Sarah, a 24-year-old lesbian who recently moved in with her girlfriend of 18 months, said that although she enjoyed playing the field when she in college, she found settling down far superior. "I settled down with one partner because I found being with her more emotionally fulfilling than playing the field," said Sarah. "In my observation, the casual sex and hooking up happens a lot in college and in the early 20's, with people coupling up more and more as they get older."

Does credit for this swing toward traditional marriage belong to the marriage-equality movement? According to some lesbians, the mainstreaming of lesbian relationships is just an inevitable result of widespread gay acceptance.

"I don't think the marriage equality movement has influenced us as much as we have influenced it," said Sarah. "All of the queer women I know who are my age have always wanted to have long-term relationships.
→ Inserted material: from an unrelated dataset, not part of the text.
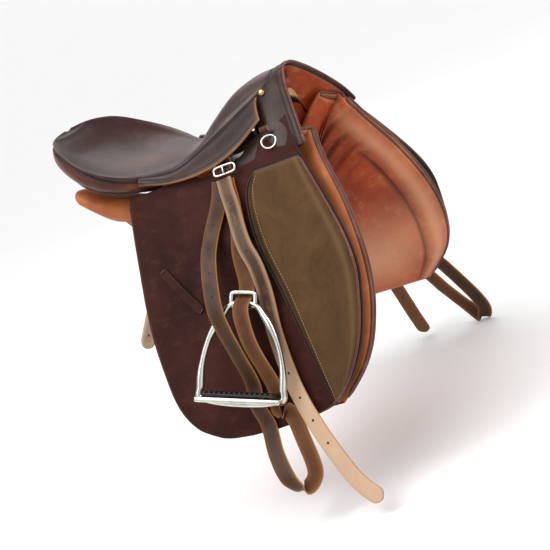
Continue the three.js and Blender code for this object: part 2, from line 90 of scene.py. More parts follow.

And we don't feel that different from anybody else, so we don't see any reason to treat our relationships differently than those of straight people."

But rather than tread down traditional ground, today's gays and lesbians are re-inventing the institution of marriage. "More of my friends identify as queer than lesbian, and they're really into queering relationship structures," said Ari. "The one self-identified married couple under 30 I know is a transman and a genderqueer boi, and they just split up."

And studies show that heterosexuals, who have a divorce rate of over 50 percent, are also struggling to find new ways to form intimate relationships and to define their families. Meanwhile, the elevation of marriage as the holy grail of relationships by the marriage equality movement has mainstreamed lesbianism and is erasing what is left of lesbian sub-culture. The spirit of lesbian rebellion - that rich space on the margins where so much could be imagined, and played out - is shrinking daily. Today's 20-something generation of lesbians profess that they want to be, "just like everyone else." And they are succeeding.